Responsável pela maior parte dos votos que levaram, ao final do julgamento do mensalão, à condenação de 25 políticos, empresários e banqueiros, Barbosa ainda classificou a tentativa de proteger os mensaleiros como uma dos mais graves atentados à Constituição. “A proposição de uma medida dessa natureza de acolher condenados pela Justiça no plenário de uma das Casas do Congresso Nacional é uma violação das mais graves à Constituição brasileira”, criticou o magistrado.

Jurisprudência

Barbosa disse nesta quinta-feira estar diante de uma “situação nova” em relação à possibilidade de prender imediatamente os condenados que ainda podem apresentar recursos. De acordo com o magistrado, não existem precedentes na corte sobre o tema. Por haver peculiaridades em cada caso, Barbosa disse que decisões anteriores de ministros contrárias a execuções antecipadas de penas são têm o mesmo contexto do escândalo político do mensalão.

“Quando o tribunal decidiu (sobre execuções antecipadas de pena), foram decisões de casos que tramitaram em instâncias inferiores. Chegaram aqui (no STF) em habeas corpus. É a primeira vez que o STF tem que se debruçar sobre um pedido de execução da pena definida por ele mesmo”, disse o ministro, que atuou como relator do mensalão e foi responsável pela maioria dos votos favoráveis à condenação dos réus. “Não temos jurisprudência. Estamos diante de uma situação nova”, resumiu.

Em 2009, por exemplo, o plenário do STF decidiu ser inconstitucional a possibilidade de execução imediata da pena antes do trânsito em julgado da sentença. Na ocasião, o Ministério Público tentava garantir a prisão do produtor de leite Omar Coelho Vitor e argumentava haver risco de fuga. O empresário foi condenado por tentativa de homicídio duplamente qualificado e, assim que começou a vender seus rebanhos de gado holandês, em uma sinalização de que poderia fugir. O pedido do MP foi rejeitado pelo plenário da corte. Foram votos vencidos na ocasião a ministra Cármen Lúcia e o próprio Joaquim Barbosa.

O relator do mensalão informou ainda nesta quinta-feira que o Ministério Público já havia pedido a prisão dos mensaleiros na época em que ainda eram investigados, e não réus. “Esse pedido já foi formulado antes nessa ação penal e eu indeferi logo no início. No início da instrução foi feito esse mesmo pedido e, na época, falei de maneira um pouco jocosa que, se decretasse prisão dos então acusados, o processo não se moveria um palmo.
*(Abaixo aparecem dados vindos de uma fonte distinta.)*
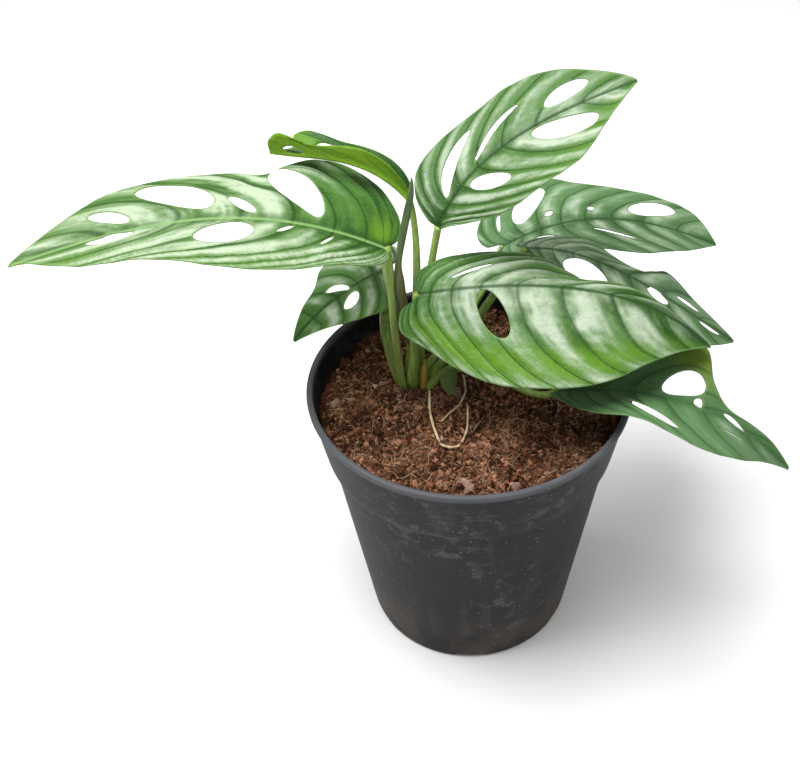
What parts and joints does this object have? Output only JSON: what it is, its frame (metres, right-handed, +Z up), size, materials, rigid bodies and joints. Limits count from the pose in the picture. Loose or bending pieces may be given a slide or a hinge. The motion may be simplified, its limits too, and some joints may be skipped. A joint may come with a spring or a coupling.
{
  "type": "potted monstera plant",
  "caption": "Swiss-cheese plant with pierced leaves on long arching stalks, growing from coir in a tapered round nursery pot with a collar and drained foot.",
  "frame": {"origin": "centre of the pot's flat foot, on the surface it stands on", "axes": "+Z up the pot's axis, +X to the right and the longest way across the leaves, +Y to the back, seen from the front"},
  "size_m": [0.3408, 0.2148, 0.2635],
  "materials": {
    "pot_plastic": "dusty matt black polypropylene with scuffs",
    "coir_soil": "moist crumbly coir with loose fibres",
    "leaf_green": "satin waxy leaf",
    "leaf_dark": "dull satin older or shaded leaf",
    "leaf_young": "bright soft young leaf",
    "stalk_green": "smooth green stalk",
    "bud_sheath": "dry yellow bud sheath",
    "root_skin": "thin cream air root"
  },
  "bodies": {
    "root": {"pot": "pot_plastic", "soil": "coir_soil", "stem": "stalk_green", "furled_leaf": "stalk_green", "bud": "bud_sheath", "air_root_loop": "root_skin", "air_root_short": "root_skin", "leaf_left": "leaf_green", "leaf_upper_right": "leaf_green", "leaf_small_left": "leaf_dark", "leaf_front_right": "leaf_green", "leaf_back_right": "leaf_green", "leaf_mid_right": "leaf_green", "leaf_low_right": "leaf_dark", "leaf_rolled": "leaf_young", "leaf_seedling": "leaf_dark", "stalk_left": "stalk_green", "stalk_upper_right": "stalk_green", "stalk_small_left": "stalk_green", "stalk_front_right": "stalk_green", "stalk_back_right": "stalk_green", "stalk_mid_right": "stalk_green", "stalk_low_right": "stalk_green", "stalk_rolled": "stalk_green"}
  },
  "joints": []
}
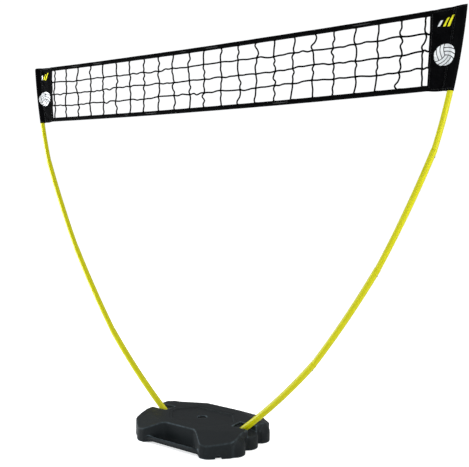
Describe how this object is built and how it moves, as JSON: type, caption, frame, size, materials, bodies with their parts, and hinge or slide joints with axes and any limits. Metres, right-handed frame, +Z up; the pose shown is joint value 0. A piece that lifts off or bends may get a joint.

Foi uma decisão de ordem pragmática. O momento é outro”, disse.

Mandatos

Barbosa voltou a citar a diferença entre o papel do Congresso Nacional, que pode fazer um juízo político de seus pares e determinação a cassação de seus mandatos, das decisões judiciais tomadas pelo tribunal nas 53 sessões plenárias do mensalão. “O Parlamento, quando cassa um parlamentar por quebra de decoro, tem total liberdade para fazer a avaliação sobre o tipo de deslize funcional desse parlamentar”, disse. E exemplificou: “Pode cassar o mandato até mesmo de um parlamentar que tenha cometido um crime culposo de trânsito”. “O juízo que é feito pelo Parlamento é politico. Aqui não. Quando o STF decide condenar alguém por crimes graves, e ao mesmo tempo decidir pela perda do mandato, está cumprindo a Constituição Federal e determinando a consequência da condenação criminal, porque o processo transcorreu aqui mesmo no STF”, argumentou o ministro.

O presidente do Supremo novamente esclareceu o papel de cada Poder da República e disse que a postura de Maia, inclusive de afirmar que é o Congresso quem escolhe os ministros da mais alta corte do país, é reflexo de “desconhecimento puro do funcionamento das instituições políticas brasileiras”.

Os ministros do STF são indicados pelo presidente da República, sabatinados na Comissão de Constituição e Justiça do Senado e têm os nomes levados a voto dos senadores em plenário. “Não é o Parlamento quem nomeia ministro do Supremo. Quem nomeia é presidente da republica, que ouve o Senado. A utilização pelo juiz dos poderes que lhes são atribuídos pela Constituição Federal em nenhum momento tem a mínima chance de configurar ações suscetíveis de caracterizar um impeachment. Há erro grosseiro de análise das instituições brasileiras”, disse Barbosa. “Desse processo (de escolha dos ministros do STF), aliás, não participa o presidente da Câmara dos Deputados.”